Match the environment to the activity. A boutique hotel works for corporate workshops. A vineyard or botanical garden works for creative brainstorming. An outdoor facility works for physical activities. A theater works for performance or workshops. Visit in person if possible.

Ask these questions before booking:

  • What is the maximum and minimum group capacity?
  • Are there quiet spaces available for focused work or one-on-one meetings?
  • What catering and beverage options are included or available?
  • Is there technical support staff on-site for presentations or video calls?
  • What is their cancellation policy and flexibility for changing dates or headcount?

The right venue removes logistical friction so you can focus on the actual experience.

Frequently Asked Questions

What is the ideal group size for a one-day retreat?

Groups of 10 to 25 work best because everyone participates in the same activities and conversations. Larger groups should split into smaller teams for specific activities so people don't get lost in the crowd.

How far in advance should we plan a one-day event?

Start planning four to six weeks out. This gives you time to book the best venues and facilitators without paying rush fees.

How do we handle remote employees during a one-day retreat?

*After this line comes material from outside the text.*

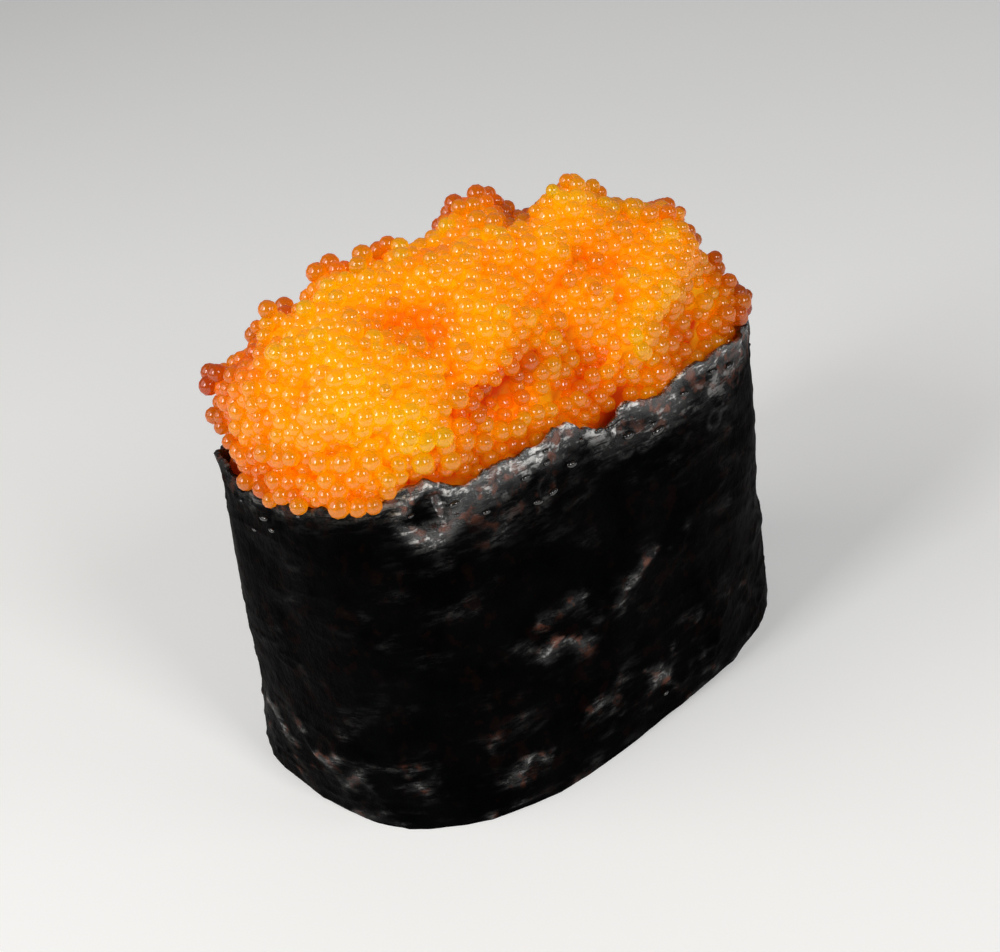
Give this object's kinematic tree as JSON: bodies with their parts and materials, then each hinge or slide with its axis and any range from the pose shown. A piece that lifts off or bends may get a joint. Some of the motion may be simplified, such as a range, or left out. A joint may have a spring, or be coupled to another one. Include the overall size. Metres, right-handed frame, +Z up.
{
  "type": "gunkan sushi",
  "caption": "Gunkan sushi: an oblong block of rice inside a standing nori band, topped with a lumpy heap of small orange fish roe.",
  "frame": {"origin": "middle of the underside of the whole piece", "axes": "+X along the length, towards the end where the heap is highest; +Y across, away from the side that shows; +Z up"},
  "size_m": [0.0564, 0.0395, 0.0501],
  "materials": {
    "nori": "dark seaweed sheet, dull with moist shiny spots",
    "roe": "wet translucent orange eggs",
    "rice": "moist cooked grains"
  },
  "bodies": {
    "root": {"nori_band": "nori", "rice_core": "rice", "roe_heap": "roe"}
  },
  "joints": []
}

If remote staff can travel, the value is highest when everyone's in the room. If they can't, choose activities that work for hybrid participation or host separate events in different regions so no one feels excluded.

Should work be discussed during a one-day retreat?

Balance is important. You can discuss company direction or big-picture strategy, but skip the daily to-do list. The point is mental reset, not getting ahead on email.

How do we choose between relaxing and high-energy activities?

Read the room. If the team is exhausted, prioritize restorative activities. If energy is low but people want engagement, pick games and movement.